Though the various Afghan parties meeting in Bonn reached an agreement on December 4, it's hard to be optimistic about what comes next in Afghanistan, given the number of armed parties now competing for power. Mohammed Ayoob, a professor of international relations at Michigan State University, describes the Afghan warlords as "entrepreneurs" who gain political and economic benefits from continued fighting. Those benefits include their control of the drug trade, their ability to run extortion rackets that force civilians to pay for protection and the subsidies they receive from foreign states. "The warlords don't want to see the fighting end," he says.
Patching together a settlement among the foreign nations that have been arming the Afghan fighters may be as complicated as negotiating an internal settlement among the warlords. Pakistan is determined that the Pashtuns win a large role in the post-Taliban government. Russia and Iran are equally determined to prevent such an outcome, though they are split in regard to which factions they want to see in control of the government.

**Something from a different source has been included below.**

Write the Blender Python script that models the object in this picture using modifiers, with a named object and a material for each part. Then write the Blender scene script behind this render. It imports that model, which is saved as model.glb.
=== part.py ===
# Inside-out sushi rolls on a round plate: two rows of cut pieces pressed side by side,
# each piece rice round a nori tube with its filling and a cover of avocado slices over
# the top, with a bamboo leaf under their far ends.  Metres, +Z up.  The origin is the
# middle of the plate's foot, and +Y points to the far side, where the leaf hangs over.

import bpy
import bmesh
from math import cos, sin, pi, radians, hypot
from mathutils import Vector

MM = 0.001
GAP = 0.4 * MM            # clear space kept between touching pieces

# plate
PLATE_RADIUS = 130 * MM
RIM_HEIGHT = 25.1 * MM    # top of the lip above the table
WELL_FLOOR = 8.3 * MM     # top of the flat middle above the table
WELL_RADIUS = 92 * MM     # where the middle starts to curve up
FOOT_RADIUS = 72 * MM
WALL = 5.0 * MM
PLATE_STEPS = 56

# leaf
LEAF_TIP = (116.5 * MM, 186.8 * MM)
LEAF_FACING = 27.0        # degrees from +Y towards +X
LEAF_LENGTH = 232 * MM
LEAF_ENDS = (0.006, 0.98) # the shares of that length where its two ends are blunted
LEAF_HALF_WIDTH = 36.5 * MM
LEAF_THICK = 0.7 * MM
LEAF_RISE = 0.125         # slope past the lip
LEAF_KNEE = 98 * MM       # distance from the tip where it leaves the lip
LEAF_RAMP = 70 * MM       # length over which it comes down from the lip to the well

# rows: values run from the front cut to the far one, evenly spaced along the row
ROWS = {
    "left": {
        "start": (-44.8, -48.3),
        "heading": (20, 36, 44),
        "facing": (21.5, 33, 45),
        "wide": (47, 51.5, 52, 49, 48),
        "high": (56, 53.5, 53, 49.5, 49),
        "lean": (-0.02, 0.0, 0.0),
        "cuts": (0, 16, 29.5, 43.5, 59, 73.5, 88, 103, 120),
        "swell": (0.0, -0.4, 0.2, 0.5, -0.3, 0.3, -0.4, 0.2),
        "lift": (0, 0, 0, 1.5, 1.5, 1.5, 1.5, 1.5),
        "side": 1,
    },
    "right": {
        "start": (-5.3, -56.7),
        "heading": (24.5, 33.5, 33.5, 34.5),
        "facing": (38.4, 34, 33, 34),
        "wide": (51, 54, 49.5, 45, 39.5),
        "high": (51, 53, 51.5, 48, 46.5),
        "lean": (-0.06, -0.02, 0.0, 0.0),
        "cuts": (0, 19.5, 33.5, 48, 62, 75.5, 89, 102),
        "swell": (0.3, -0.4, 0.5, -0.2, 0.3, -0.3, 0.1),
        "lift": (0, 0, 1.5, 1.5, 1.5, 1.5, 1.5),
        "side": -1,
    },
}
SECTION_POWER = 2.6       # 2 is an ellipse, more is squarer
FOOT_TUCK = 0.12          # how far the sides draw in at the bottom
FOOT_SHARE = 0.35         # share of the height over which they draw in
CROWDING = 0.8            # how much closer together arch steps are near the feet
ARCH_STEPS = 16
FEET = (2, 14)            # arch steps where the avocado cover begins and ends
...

Much of what happens now will depend on the role played by the United States. Among other things, it must take the lead in halting shipments of arms and pressure other parties to do the same. American officials have suggested that only those groups that agree to disarm will be eligible to receive US aid, but there's a big loophole: The factions will be allowed to keep the majority of their small arms–the cause of most of the death and destruction since 1979.